-------- Source excerpt

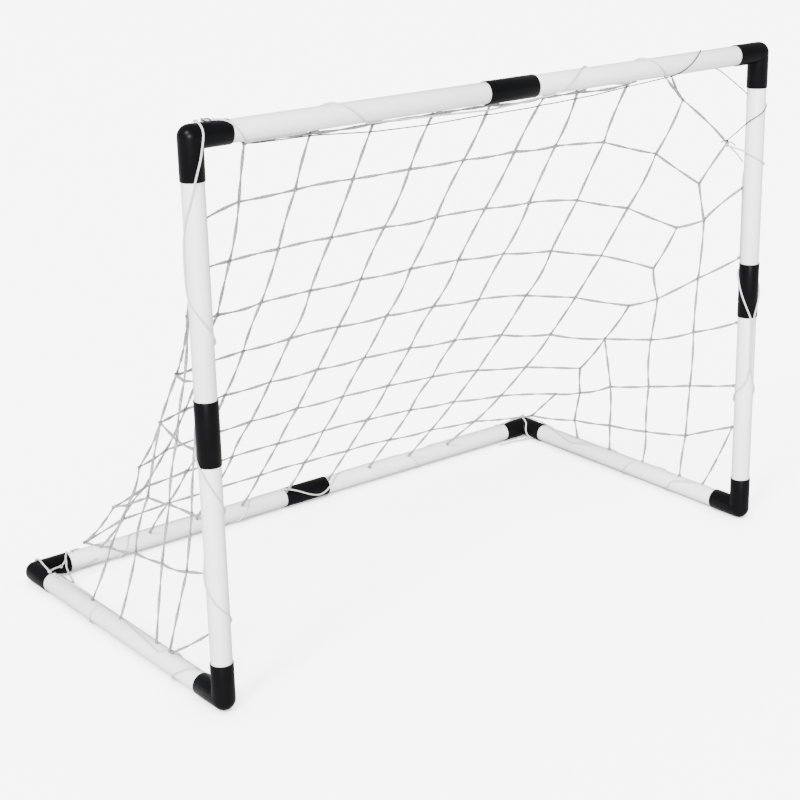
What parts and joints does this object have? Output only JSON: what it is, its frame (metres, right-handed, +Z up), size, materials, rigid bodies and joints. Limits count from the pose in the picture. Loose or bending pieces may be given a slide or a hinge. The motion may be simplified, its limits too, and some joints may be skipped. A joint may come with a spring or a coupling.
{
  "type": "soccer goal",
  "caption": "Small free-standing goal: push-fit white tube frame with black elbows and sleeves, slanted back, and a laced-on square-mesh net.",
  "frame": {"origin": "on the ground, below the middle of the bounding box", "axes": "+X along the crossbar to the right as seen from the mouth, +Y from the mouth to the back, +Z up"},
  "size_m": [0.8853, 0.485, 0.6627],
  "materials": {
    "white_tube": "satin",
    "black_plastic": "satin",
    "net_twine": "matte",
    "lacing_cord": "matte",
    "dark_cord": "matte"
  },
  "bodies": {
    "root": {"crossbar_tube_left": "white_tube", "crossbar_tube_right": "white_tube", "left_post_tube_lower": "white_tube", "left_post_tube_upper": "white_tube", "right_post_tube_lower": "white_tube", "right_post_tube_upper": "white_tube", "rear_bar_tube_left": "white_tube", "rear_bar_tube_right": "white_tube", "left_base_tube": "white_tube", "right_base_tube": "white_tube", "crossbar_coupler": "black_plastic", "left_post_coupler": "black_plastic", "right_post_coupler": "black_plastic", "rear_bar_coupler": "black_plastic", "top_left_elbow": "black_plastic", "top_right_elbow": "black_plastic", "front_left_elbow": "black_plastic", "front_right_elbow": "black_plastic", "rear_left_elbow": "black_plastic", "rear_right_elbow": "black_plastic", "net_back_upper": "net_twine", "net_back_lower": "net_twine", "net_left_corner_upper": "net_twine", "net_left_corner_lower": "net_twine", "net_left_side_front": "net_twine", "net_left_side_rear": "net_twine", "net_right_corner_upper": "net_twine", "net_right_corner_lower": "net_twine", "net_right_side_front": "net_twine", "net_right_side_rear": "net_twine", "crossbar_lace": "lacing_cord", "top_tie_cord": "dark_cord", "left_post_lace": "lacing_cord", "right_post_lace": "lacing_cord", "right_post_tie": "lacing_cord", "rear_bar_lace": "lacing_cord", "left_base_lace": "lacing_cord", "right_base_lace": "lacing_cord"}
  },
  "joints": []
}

----------------

- Job
Write out the material from the first line to the last, exactly.

- Response for this exercise
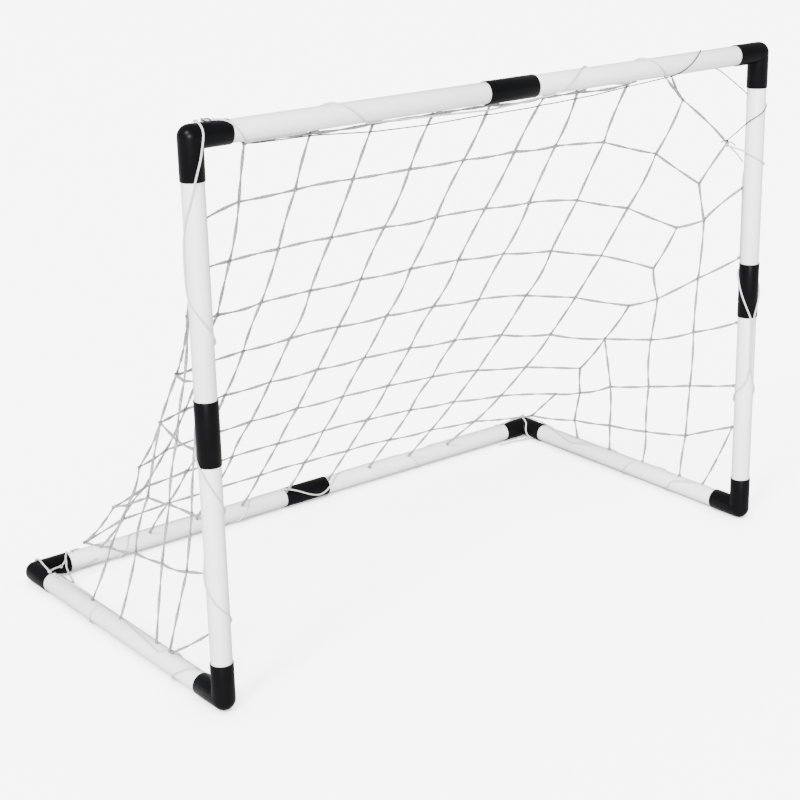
What parts and joints does this object have? Output only JSON: what it is, its frame (metres, right-handed, +Z up), size, materials, rigid bodies and joints. Limits count from the pose in the picture. Loose or bending pieces may be given a slide or a hinge. The motion may be simplified, its limits too, and some joints may be skipped. A joint may come with a spring or a coupling.
{
  "type": "soccer goal",
  "caption": "Small free-standing goal: push-fit white tube frame with black elbows and sleeves, slanted back, and a laced-on square-mesh net.",
  "frame": {"origin": "on the ground, below the middle of the bounding box", "axes": "+X along the crossbar to the right as seen from the mouth, +Y from the mouth to the back, +Z up"},
  "size_m": [0.8853, 0.485, 0.6627],
  "materials": {
    "white_tube": "satin",
    "black_plastic": "satin",
    "net_twine": "matte",
    "lacing_cord": "matte",
    "dark_cord": "matte"
  },
  "bodies": {
    "root": {"crossbar_tube_left": "white_tube", "crossbar_tube_right": "white_tube", "left_post_tube_lower": "white_tube", "left_post_tube_upper": "white_tube", "right_post_tube_lower": "white_tube", "right_post_tube_upper": "white_tube", "rear_bar_tube_left": "white_tube", "rear_bar_tube_right": "white_tube", "left_base_tube": "white_tube", "right_base_tube": "white_tube", "crossbar_coupler": "black_plastic", "left_post_coupler": "black_plastic", "right_post_coupler": "black_plastic", "rear_bar_coupler": "black_plastic", "top_left_elbow": "black_plastic", "top_right_elbow": "black_plastic", "front_left_elbow": "black_plastic", "front_right_elbow": "black_plastic", "rear_left_elbow": "black_plastic", "rear_right_elbow": "black_plastic", "net_back_upper": "net_twine", "net_back_lower": "net_twine", "net_left_corner_upper": "net_twine", "net_left_corner_lower": "net_twine", "net_left_side_front": "net_twine", "net_left_side_rear": "net_twine", "net_right_corner_upper": "net_twine", "net_right_corner_lower": "net_twine", "net_right_side_front": "net_twine", "net_right_side_rear": "net_twine", "crossbar_lace": "lacing_cord", "top_tie_cord": "dark_cord", "left_post_lace": "lacing_cord", "right_post_lace": "lacing_cord", "right_post_tie": "lacing_cord", "rear_bar_lace": "lacing_cord", "left_base_lace": "lacing_cord", "right_base_lace": "lacing_cord"}
  },
  "joints": []
}